4:38, Jazz 108, Lakers 108. After a play where the ball ends up out of bounds, the Lakers re-set and Kobe gets the ball between the arc and top of the circle, isolated on AK-47. The other Lakers move through some picks to get to space, then stop and wait for Kobe. They are all covered, and Kobe goes up with the jumper, which he misses as he is cold and hurting.
4:02, Jazz 108, Lakers 108. The Lakers work it around to Kobe on the block on the right side, but covered by AK-47 he has no advantage down there. The other Lakers space the floor and get ready to admire Kobe on the move – and when he does Gasol and Odom set picks for Sasha and Fish to let them move freely to three-point spots. But Kobe stops his move and slides back out and keeps dribbling. Now the guys are standing around so Kobe tries to drive on AK-47 but gets rejected.

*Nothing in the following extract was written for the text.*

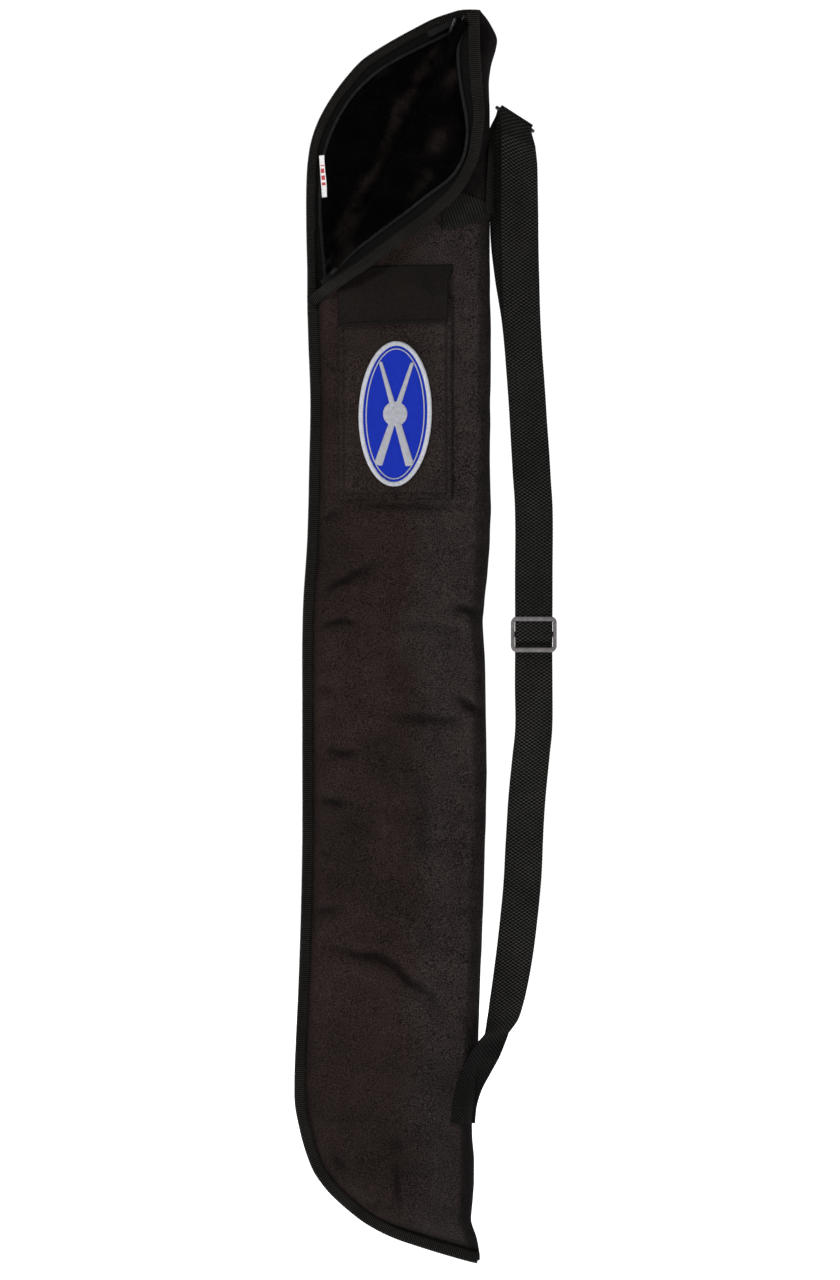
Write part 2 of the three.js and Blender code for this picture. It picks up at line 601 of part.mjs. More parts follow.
const fastenerTape = (y0, y1) => block(-18, 18, y0, y1, 210.5, 220.5);
add("pocket_loop_tape", fastenerTape(-POCKET_FRONT - 0.25, -POCKET_FRONT - 0.7), HOOK_AND_LOOP);
add("pocket_hook_tape", fastenerTape(-FLAP.inner + 0.3, -FLAP.inner + 0.7), HOOK_AND_LOOP);

// ---- oval badge on the pocket: field, border, raised crossed cues and ball ----
const BADGE = {
  x: -0.5, z: 148.4, radiusX: 24.7, radiusZ: 48.8, tilt: radians(1.4), base: POCKET_FRONT + 0.3,
};
const EMBLEM_BASE = BADGE.base + 1.2;
function ellipse(radiusX, radiusY, count) {
  const points = [];
  for (let i = 0; i < count; i++) {
    const angle = 2 * Math.PI * i / count;
    points.push([Math.cos(angle) * radiusX, Math.sin(angle) * radiusY]);
  }
  return points;
}
const badgeOval = (inset) => ellipse(BADGE.radiusX - inset, BADGE.radiusZ - inset, 40);
// stands an outline drawn in x and y up on the front, base away from the back
function onBadge(shape, depth, base) {
  const cos = Math.cos(BADGE.tilt);
  const sin = Math.sin(BADGE.tilt);
  return remap(extrude(shape, depth), (x, y, z) =>
    [BADGE.x + x * cos + y * sin, -(base + z), BADGE.z - x * sin + y * cos]);
}
function badgeCue(angle) {
  const halfLength = 36;
  const butt = 2.3; // half width at the lower end
  const tip = 0.9; // half width at the upper end
  const cos = Math.cos(angle);
  const sin = Math.sin(angle);
  const outline = [[-butt, -halfLength], [butt, -halfLength], [tip, halfLength], [-tip, halfLength]];
  const turned = outline.map(([x, y]) => [x * cos - y * sin, x * sin + y * cos]);
  return solid(onBadge(shapeOf(turned), 0.6, EMBLEM_BASE));
}
const borderShape = shapeOf(badgeOval(0));
borderShape.holes.push(shapeOf(badgeOval(2.6), THREE.Path));
const badgeBall = solid(onBadge(shapeOf(ellipse(8.2, 8.2, 20)), 0.9, EMBLEM_BASE));
add("badge_field", onBadge(shapeOf(badgeOval(2.9)), 0.9, BADGE.base), BADGE_BLUE);
add("badge_border", onBadge(borderShape, 1.5, BADGE.base), BADGE_EDGE);
add("badge_emblem", fromSolid(badgeCue(0.3).add(badgeCue(-0.3)).add(badgeBall)), BADGE_SILVER);

// ---- upper anchor tab: webbing on the front, round the spine, and up behind it to the ring ----
const TAB_RADIUS = [DEPTH / 2 + 0.4, DEPTH / 2 + 0.4 + WEB_T]; // inner and outer faces
const TAB_END = 0.95; // angle round the spine where the tab ends, radians
const tabCentreX = (z) => xAtZ(SPINE, z) - DEPTH / 2;
const tabPoint = (z, angle, radius) =>
  [tabCentreX(z) + radius * Math.cos(angle), SWING_Y + radius * Math.sin(angle), z];
const tabBand = sheet((u, v, w) => {
  const i = Math.round(u * 10);
  const z = lerp(273, 296, v);
  const radius = lerp(...TAB_RADIUS, w);
  if (i >= 3) return tabPoint(z, lerp(-Math.PI / 2, TAB_END, (i - 3) / 7), radius);
  return [lerp(31, tabCentreX(z), i / 3), SWING_Y - radius, z - lerp(3.5, 0, i / 3)];
}, 10, 1);
const tabRiser = sheet((u, v, w) =>
  tabPoint(lerp(288, 340, v), lerp(0.5, TAB_END, u), lerp(...TAB_RADIUS, w)), 3, 2);
add("upper_anchor_tab", fromSolid(solid(tabBand).add(solid(tabRiser))), TAPE);

// ---- strap ring: a small plastic loop, its front bar carrying the strap ----
const RING = { x: 79.4, z: 345.4, length: 32.4, depth: 9.4, bar: 2.3, thick: 2.2 };
const RING_TILT = radians(33.2);
const [RING_COS, RING_SIN] = [Math.cos(RING_TILT), Math.sin(RING_TILT)];
const ringPoint = (along, y, across) => [
  RING.x + RING_COS * along + RING_SIN * across,
  SWING_Y + y,
  RING.z - RING_SIN * along + RING_COS * across,
];
function roundRect(Kind, width, height, radius) {
  const [right, top] = [width / 2, height / 2];
  const shape = new Kind();
  shape.moveTo(-right + radius, -top);
  shape.lineTo(right - radius, -top);
  shape.absarc(right - radius, -top + radius, radius, -Math.PI / 2, 0, false);
  shape.lineTo(right, top - radius);
  shape.absarc(right - radius, top - radius, radius, 0, Math.PI / 2, false);
  shape.lineTo(-right + radius, top);
  shape.absarc(-right + radius, top - radius, radius, Math.PI / 2, Math.PI, false);
  shape.lineTo(-right, -top + radius);
  shape.absarc(-right + radius, -top + radius, radius, Math.PI, 1.5 * Math.PI, false);
  return shape;
}
// outer and opening: [width, height, corner radius]
function frame(outer, opening, depth) {
  const shape = roundRect(THREE.Shape, ...outer);
  shape.holes.push(roundRect(THREE.Path, ...opening));
  return extrude(shape, depth, 4);
}
const ringFrame = frame(
  [RING.length, RING.depth, 2],
  [RING.length - 2 * RING.bar, RING.depth - 2 * RING.bar, 0.6],
  RING.thick,
);
add("strap_ring", remap(ringFrame, (x, y, z) => ringPoint(x, y, z - RING.thick / 2)), PLASTIC);

// ---- shoulder strap: one webbing, up in front to the ring, over its bar, and down behind ----
const FRONT_Y = SWING_Y - 2.1;
const REAR_Y = SWING_Y + 2.1;
const BAR_Y = SWING_Y - (RING.depth - RING.bar) / 2;
const TURN = 2.05; // radius of the webbing round the bar
const LEVEL = [1, 0, 0]; // width direction of the plain webbing
const RING_LEVEL = [RING_COS, 0, -RING_SIN]; // width direction at the ring
// x, y, z and the share of the turn from LEVEL to RING_LEVEL (none if left out)
const FRONT_LEG = [
  [ADJUSTER_X, FRONT_Y, -2], [ADJUSTER_X, FRONT_Y, 40], [ADJUSTER_X, FRONT_Y, 86],
  [90.2, FRONT_Y, 112], [87.5, FRONT_Y, 158], [85.2, FRONT_Y, 190], [83.6, FRONT_Y, 225],
  [82.6, FRONT_Y, 262], [82.4, FRONT_Y, 296, 0.05], [82.2, FRONT_Y - 0.4, 316, 0.3],
  [81.6, FRONT_Y - 2.2, 332, 0.7],
];
const REAR_LEG = [
  [79.3, BAR_Y + TURN + 0.6, 334, 0.7], [78.9, REAR_Y - 0.7, 322, 0.35],
  [78.7, REAR_Y, 308, 0.08], [78.7, REAR_Y, 268], [80.2, REAR_Y, 240], [83, REAR_Y, 211],
  [85.6, REAR_Y, 185], [87.6, REAR_Y, 158], [89.6, REAR_Y, 128], [91, REAR_Y, 104],
  [ADJUSTER_X, REAR_Y, 86], [ADJUSTER_X, REAR_Y, 40], [ADJUSTER_X, REAR_Y, -30],
  [ADJUSTER_X, REAR_Y, -62], [90.2, REAR_Y, -80], [87.4, REAR_Y, -109], [85.8, REAR_Y, -136],
  [84.5, REAR_Y, -162.7], [82, REAR_Y - 0.3, -189],
];
// x, y, z and the turn about the vertical, degrees
const REAR_END = [
  [78.7, REAR_Y - 1.2, -216, 9], [74.4, REAR_Y - 2.4, -242, 22], [71.2, REAR_Y - 3.2, -256, 33],
];
const mixDirections = (from, to, t) => unit(from.map((part, i) => lerp(part, to[i], t)));
const legStation = ([x, y, z, turn = 0]) =>
  ({ at: [x, y, z], across: mixDirections(LEVEL, RING_LEVEL, turn), width: WEB_W });
function barStation(i) {
  const angle = lerp(-Math.PI / 2, Math.PI / 2, i / 6);
  const [x, , z] = ringPoint(0, 0, 0.5 + TURN * Math.cos(angle));
  return { at: [x, BAR_Y + TURN * Math.sin(angle), z], across: RING_LEVEL, width: WEB_W };
}
const endStation = ([x, y, z, turn]) => ({
  at: [x, y, z],
  across: [Math.cos(radians(turn)), Math.sin(radians(turn)), 0],
  width: WEB_W,
});
// webbing through stations, each with a place, a width direction and a width
function webbing(stations) {
  const last = stations.length - 1;
  return sheet((u, v, w) => {
    const i = Math.round(u * last);
    const before = stations[Math.max(0, i - 1)].at;
    const after = stations[Math.min(last, i + 1)].at;
    const { at, across, width } = stations[i];
    const tangent = new THREE.Vector3(...after.map((part, k) => part - before[k])).normalize();
    const side = new THREE.Vector3(...across);
    const face = new THREE.Vector3().crossVectors(tangent, side).normalize().toArray();
    const sideways = (v - 0.5) * width;
    const outwards = (w - 0.5) * WEB_T;
    return at.map((part, k) => part + across[k] * sideways + face[k] * outwards);
  }, last, 2);
}
// extra stations where the webbing twists, so that its two faces stay parallel
function refine(stations, first, steps) {
  const refined = stations.slice(0, first + 1);
  for (let i = first; i < stations.length - 1; i++) {
    const from = stations[i];
    const to = stations[i + 1];
    for (let k = 1; k <= steps; k++) {
      const t = k / steps;
      refined.push({
        at: from.at.map((part, j) => lerp(part, to.at[j], t)),
        across: mixDirections(from.across, to.across, t),
        width: lerp(from.width, to.width, t),
      });
    }
  }
  return refined;
}
const strapStations = [
  ...FRONT_LEG.map(legStation),
  ...[0, 1, 2, 3, 4, 5, 6].map(barStation),
  ...REAR_LEG.map(legStation),
  ...REAR_END.map(endStation),
];
const twistStart = strapStations.length - 1 - REAR_END.length;
add("shoulder_strap", webbing(refine(strapStations, twistStart, 5)), TAPE);

// lower end of the strap, on the front beside the spine: place, width direction, width
const LOWER_TAB = [
  [[67.5, -13.2, -261], [0.62, 0.78, 0], 24],
  [[63.5, -15.6, -270], [0.8, 0.55, -0.05], 22],
  [[58.5, -18.2, -280], [0.97, 0.2, -0.15], 20],
  [[53, -18.7, -290], [0.98, 0, -0.2], 19],
  [[48, -18.4, -301.6], [0.98, 0, -0.15], 17],
  [[45, -18.4, -313], [1, 0, -0.05], 16],
  [[44, -18.4, -325], [1, 0, 0], 16],
];
const tabStations = LOWER_TAB.map(([at, across, width]) => ({ at, across: unit(across), width }));
add("lower_anchor_tab", webbing(refine(tabStations, 0, 4)), TAPE);

// ---- adjuster: a frame before the webbing, and a centre bar between its layers ----
const ADJUSTER = { width: 30.5, height: 23.6, z: 1.4, rail: 2.3, bar: 3, thick: 1.5 };
function strapAdjuster() {
  const { width, height, z: centreZ, rail, bar, thick } = ADJUSTER;
  const innerY = SWING_Y - 3.0; // inner face of the front frame
  const front = frame([width, height, 3], [width - 2 * rail, height - 2 * bar, 1], thick);
  const sideRail = (side) => solid(block(
    ADJUSTER_X + side * (width / 2 - rail), ADJUSTER_X + side * (width / 2),
    innerY - 0.5, SWING_Y + 1.2, centreZ - 6, centreZ + 6,
  ));
  const centreBar = solid(block(
    ADJUSTER_X - width / 2 + 0.4, ADJUSTER_X + width / 2 - 0.4,
    SWING_Y - 1.1, SWING_Y + 1.1, centreZ - 1.9, centreZ + 1.9,
  ));
  return solid(remap(front, (x, y, z) => [ADJUSTER_X + x, innerY - z, centreZ + y]))
    .add(sideRail(-1))
    .add(sideRail(1))
    .add(centreBar);
}
add("strap_adjuster", fromSolid(strapAdjuster()), PLASTIC);

export default object;
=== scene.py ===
import bpy, math
import numpy as np
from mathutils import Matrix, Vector


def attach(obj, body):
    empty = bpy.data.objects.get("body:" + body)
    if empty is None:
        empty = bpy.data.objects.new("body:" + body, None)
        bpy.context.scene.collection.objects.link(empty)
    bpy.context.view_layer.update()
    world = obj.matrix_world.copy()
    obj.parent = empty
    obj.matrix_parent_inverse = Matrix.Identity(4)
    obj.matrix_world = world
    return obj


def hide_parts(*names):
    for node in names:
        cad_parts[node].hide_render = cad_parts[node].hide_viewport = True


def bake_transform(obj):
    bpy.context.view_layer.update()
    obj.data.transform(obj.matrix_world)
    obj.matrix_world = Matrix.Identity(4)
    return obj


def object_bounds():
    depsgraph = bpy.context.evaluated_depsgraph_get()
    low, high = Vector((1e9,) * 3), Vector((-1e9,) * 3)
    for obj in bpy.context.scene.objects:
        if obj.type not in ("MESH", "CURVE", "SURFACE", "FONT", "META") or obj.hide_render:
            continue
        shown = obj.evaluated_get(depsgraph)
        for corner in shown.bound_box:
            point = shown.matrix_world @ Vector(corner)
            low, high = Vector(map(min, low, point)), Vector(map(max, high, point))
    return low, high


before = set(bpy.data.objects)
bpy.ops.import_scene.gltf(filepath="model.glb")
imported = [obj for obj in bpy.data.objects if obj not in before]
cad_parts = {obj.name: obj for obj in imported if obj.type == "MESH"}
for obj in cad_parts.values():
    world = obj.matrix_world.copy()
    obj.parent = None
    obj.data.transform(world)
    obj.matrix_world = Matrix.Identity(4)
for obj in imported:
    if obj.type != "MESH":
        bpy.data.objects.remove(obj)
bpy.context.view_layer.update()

scene = bpy.context.scene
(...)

By the way, next trip down is the play where Gasol misses the dunk. Unfortunate that it came on his best and most aggressive move of the night.
Speaking of unfortunate, next Laker trip is the one where Sasha tries to drive and facilitate along the baseline with a bounce-pass to Gasol that goes wild. That said, I think we are all now onboard the Sasha as the back-up PG against D-Will train. He seemed to be the second best defender we had on him (I wish Popcornmachine.net wasn’t down so we could estimate Sasha’s +/- on Williams compared to others, maybe next game.)
2:15, Jazz 110, Lakers 108. Just after an Okur long-range two, the Lakers come back down. Kobe and Gasol try the high pick-and-roll, Kobe uses his hesitation move to split the double off it and drives the lane. Normally Kobe explodes here for a big dunk, but he’s slowed and not exploding and AK-47 comes from behind and blocks it. On the inbounds it is straight to Kobe at the arc on the wing, and he doesn’t even bother with the screen he just tries to go up with the three-ball. Misses.
I think from here we end up in a cycle that was very familiar last year but have seen little of this year – Kobe feels let down by his teammates, so he just tries to do it all himself. It’s not a good way to win playoff games.
There are good ways, hopefully we return to those on Wednesday night.